>>>

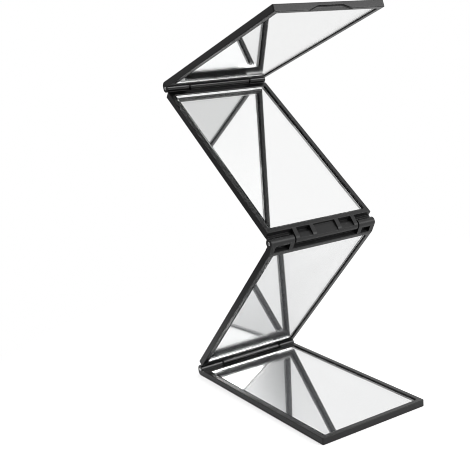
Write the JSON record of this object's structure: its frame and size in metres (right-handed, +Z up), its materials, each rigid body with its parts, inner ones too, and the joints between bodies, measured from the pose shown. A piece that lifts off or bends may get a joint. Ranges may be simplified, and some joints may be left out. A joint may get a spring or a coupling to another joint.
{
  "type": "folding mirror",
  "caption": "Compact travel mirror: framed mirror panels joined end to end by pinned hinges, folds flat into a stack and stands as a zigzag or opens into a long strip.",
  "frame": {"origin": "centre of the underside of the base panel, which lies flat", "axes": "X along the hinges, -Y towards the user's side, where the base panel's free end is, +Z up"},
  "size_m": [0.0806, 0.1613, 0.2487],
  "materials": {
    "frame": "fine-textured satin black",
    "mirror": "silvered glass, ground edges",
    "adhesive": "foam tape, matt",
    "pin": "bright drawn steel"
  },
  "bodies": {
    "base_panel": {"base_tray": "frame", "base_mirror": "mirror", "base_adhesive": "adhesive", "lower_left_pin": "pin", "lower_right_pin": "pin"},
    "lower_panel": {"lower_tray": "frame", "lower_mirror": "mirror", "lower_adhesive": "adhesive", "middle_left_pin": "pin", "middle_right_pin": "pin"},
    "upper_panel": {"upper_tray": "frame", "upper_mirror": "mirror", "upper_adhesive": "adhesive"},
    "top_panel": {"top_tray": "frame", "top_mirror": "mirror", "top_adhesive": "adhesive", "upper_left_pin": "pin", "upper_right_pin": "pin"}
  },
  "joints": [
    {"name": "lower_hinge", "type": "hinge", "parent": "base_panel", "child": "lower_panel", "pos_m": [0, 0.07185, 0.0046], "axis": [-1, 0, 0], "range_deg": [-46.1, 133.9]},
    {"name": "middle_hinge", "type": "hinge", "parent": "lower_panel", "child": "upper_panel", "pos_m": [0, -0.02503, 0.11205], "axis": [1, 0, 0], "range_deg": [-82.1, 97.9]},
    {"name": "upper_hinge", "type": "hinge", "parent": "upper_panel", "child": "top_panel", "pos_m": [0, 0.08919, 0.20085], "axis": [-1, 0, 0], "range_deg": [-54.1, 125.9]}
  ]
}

<<<

» **Aim**
Check every line for "bodies" and show the ones that have it.

» **Task answer**
Write the JSON record of this object's structure: its frame and size in metres (right-handed, +Z up), its materials, each rigid body with its parts, inner ones too, and the joints between bodies, measured from the pose shown. A piece that lifts off or bends may get a joint. Ranges may be simplified, and some joints may be left out. A joint may get a spring or a coupling to another joint.
  "bodies": {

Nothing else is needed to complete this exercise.